On November 23, 1866 on a cold, damp day in Washington D.C., United States Secretary of State William H. Seward directed his clerk, John Haswell, to send a 780-word enciphered telegram to his forty-nine year old Special Envoy to France, William Bigelow, in Paris, via the new trans-Atlantic cable. Bigelow was in the middle of negotiating France’s military withdrawal from Mexico and the Rio Grande, attempting to resolve an international crisis that had simmered on the periphery of the recently concluded American Civil War. The secret cable took more than twenty-four hours to be delivered and was sent using the colonial Monroe cipher that Bigelow believed had been compromised. Seward, however, knowing little about encryption, rejected Bigelow’s assertion and insisted that the Monroe cipher was impenetrable. Shortly after the cable was sent, it was leaked to the press, which would have easily enabled the French to break the code if European governments had not done so already, and many, like Bigelow, believed that they had. Using the cipher was also one of the lengthiest ways to send an encrypted message at a time when telegraphic communications charged for each character. When encrypted, Seward’s original 780-word message to Paris doubled in size and ultimately cost the U.S. Government $24,996, or three times Seward’s entire nineteenth century salary.
The episode resulted in 1) the telegraph company suing the United States government because Seward refused to pay the hefty bill, 2) Secretary Seward providing testimony before an angry and confused Congress; 3) numerous scathing newspaper articles criticizing the Secretary and the United States government, and 4) a newly developed State Department encryption code, dispatched across the globe that unfortunately caused chaos amongst the diplomatic corps, rather than improved information security.

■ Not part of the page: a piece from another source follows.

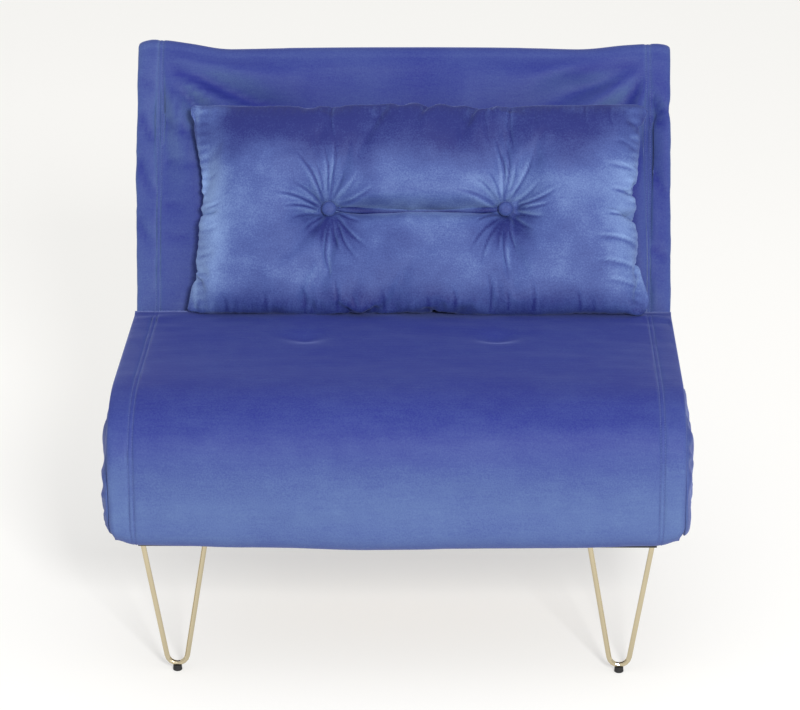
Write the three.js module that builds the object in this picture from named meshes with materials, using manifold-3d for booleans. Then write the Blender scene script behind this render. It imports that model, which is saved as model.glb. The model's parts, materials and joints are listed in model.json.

When the Snowden revelations hit newspaper headlines on June 5, 2013, I was working at a big data analytics technology company in Silicon Valley. Prior to that I worked directly for a former Secretary of State, a former Secretary of Defense, and a former National Security Advisor, concurrently conducting research on cybersecurity, democracy and international institutions at Stanford University. Within twenty-four hours of the initial reports on U.S. government surveillance it was clear that some lawmakers had voted to approve legislation on matters of which they knew little, and that the consequences of those approvals had hollowed out a chasm of distrust between Washington policymakers, technology companies, and consumers. In many ways, the ensuing chaos and anxiety regarding technology, information security, and encryption in 2013 was not dissimilar to the public turmoil that erupted in early 1867, both due in part to deficiencies of technical expertise and limited resources within the United States government.
In the years since I witnessed the troubling impact of that lack of expertise within the legislative branch, I have continued to work on cybersecurity, technology, and geopolitical issues. Unfortunately, however, there continues to be a knowledge gap--within government and society-- that presents significant information and national security challenges to the country. The Congressional Innovation Fellowship is a unique opportunity to better understand the intricacies of our legislative process, minimize the gap of understanding, and contribute to improving our information and national security from within the legislative branch. For me, the Fellowship provides both a chance to participate in an essential democratic institution at a time when institutions are threatened by information insecurity, and to fulfill the spirit of President Roosevelt’s admonishment to “never forget that government is ourselves and not an alien power over us.”